For regular attenders who have never wandered dramatically, the song operates differently. It surfaces the smaller daily reality of God's pursuit: the moments of grace that arrived before they thought to ask, the protection they didn't know they needed. The "overwhelming, never-ending, reckless love" is not just for dramatic prodigal stories.
What this song is saying about God
The God of "Reckless Love" is the pursuing God of Luke 15, which is itself a chapter composed of three consecutive pursuit stories: the lost sheep, the lost coin, the lost son. Jesus told all three in response to the Pharisees' complaint that he was welcoming sinners. The theological claim is that the welcome is not incidental to God's character. It is definitional.
Romans 5:8 is the doctrinal anchor: God demonstrates his own love in this, that while we were still sinners, Christ died for us. Not after we cleaned ourselves up. Not after we found our way back to the ninety-nine. While we were still lost. The cross is the ultimate expression of the reckless pursuit, and a worship leader who teaches this song well can make that connection explicit.
The theological care required here is around the word "reckless." Asbury's intended meaning is clear, but some congregations will have members who stumble over the term as applied to God. A brief pastoral note before singing, explaining what reckless means in context, can neutralize the distraction and free the room to engage the actual content.
Scriptural backbone
"Suppose one of you has a hundred sheep and loses one of them. Doesn't he leave the ninety-nine in the open country and go after the lost sheep until he finds it? And when he finds it, he joyfully puts it on his shoulders and goes home. Then he calls his friends and neighbors together and says, 'Rejoice with me; I have found my lost sheep.'" (Luke 15:3-6)
This parable is the most direct biblical precedent for the song's central claim. The shepherd's behavior is, by any reasonable economic calculation, reckless. One sheep is not worth the risk to the ninety-nine. And yet the shepherd goes. The theological claim is that this is what love looks like when it is not constrained by calculation.
How to use it in a service
"Reckless Love" works particularly well on ministry nights where the focus is on people who are returning to faith, people in recovery, or any service where the congregation is being invited to receive rather than perform. It can also function as a strong response song after a message on the prodigal son narrative or any text about God's initiative in salvation.

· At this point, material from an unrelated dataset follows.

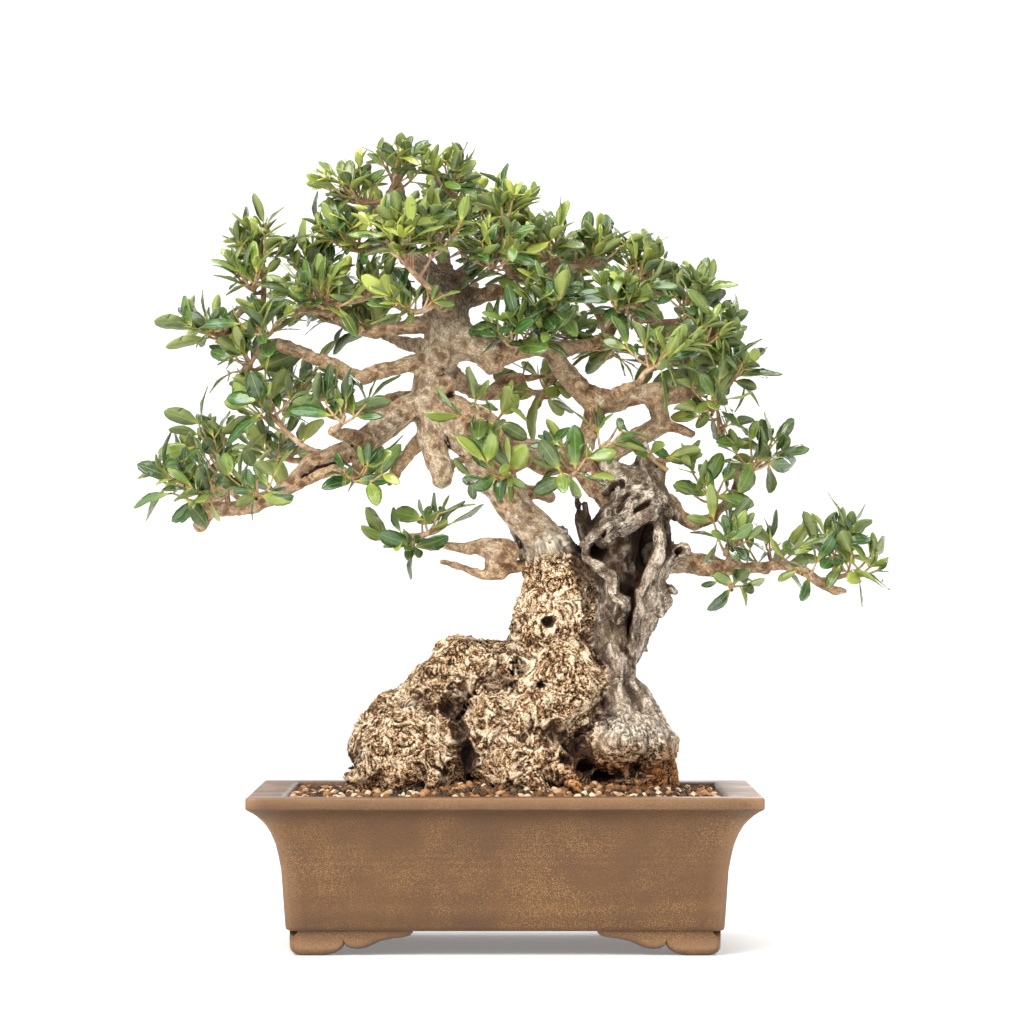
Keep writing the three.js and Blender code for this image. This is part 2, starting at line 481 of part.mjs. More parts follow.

If your context includes people who have theological questions about the word "reckless" as applied to God, address it directly before you sing. A thirty-second explanation is enough. Don't be defensive about it. Name it: "Some of you may wonder about that word. Here's what Asbury means." Then lead the song.
The 6/8 feel means the song needs a band that can internalize that groove. Rehearse it specifically. A song that is supposed to feel like a wave and instead feels like four stumbling beats in a row is not going to carry the room.
Things to watch for as the worship leader
The bridge of this song, where the dynamics build, should feel like a swell of gratitude that the congregation arrives at together, not a moment the band forces the room into. If the bridge is being driven by stage volume rather than congregational response, the room will feel manipulated rather than moved. Let the bridge come to the room. Watch and wait.
The 6/8 time signature is the biggest practical challenge for worship leaders who rarely work in compound meter. Internalize the feel before you lead it. If your band is shaky on 6/8, the rolling quality that makes the song distinctive becomes a liability. Practice it slowly before bringing it to tempo.
Male key G, female key Bb. In a mixed congregational setting, G is the more accessible choice. The song has a wide range in the bridge, so be aware of where the ceiling is for your congregation's vocal capacity.
A note for the team behind you (techs, vocalists, band)
The 6/8 groove is the foundation of everything this song does. Drummer, every other song on Sunday might be in four. This one is in six. Own it from the first measure. Bass, the rolling feel in the verse requires you to be dancing with the kick drum, not just resting on the downbeat. Keys, the right-hand voicings should suggest forward motion, not static chords. Vocalists, the harmony stack in the bridge is where the song reaches its emotional peak. Know your parts cold before Sunday morning. Techs, the dynamic build from verse to bridge to chorus is significant. Make sure your gain structure can handle the difference without distorting at the top and disappearing at the bottom.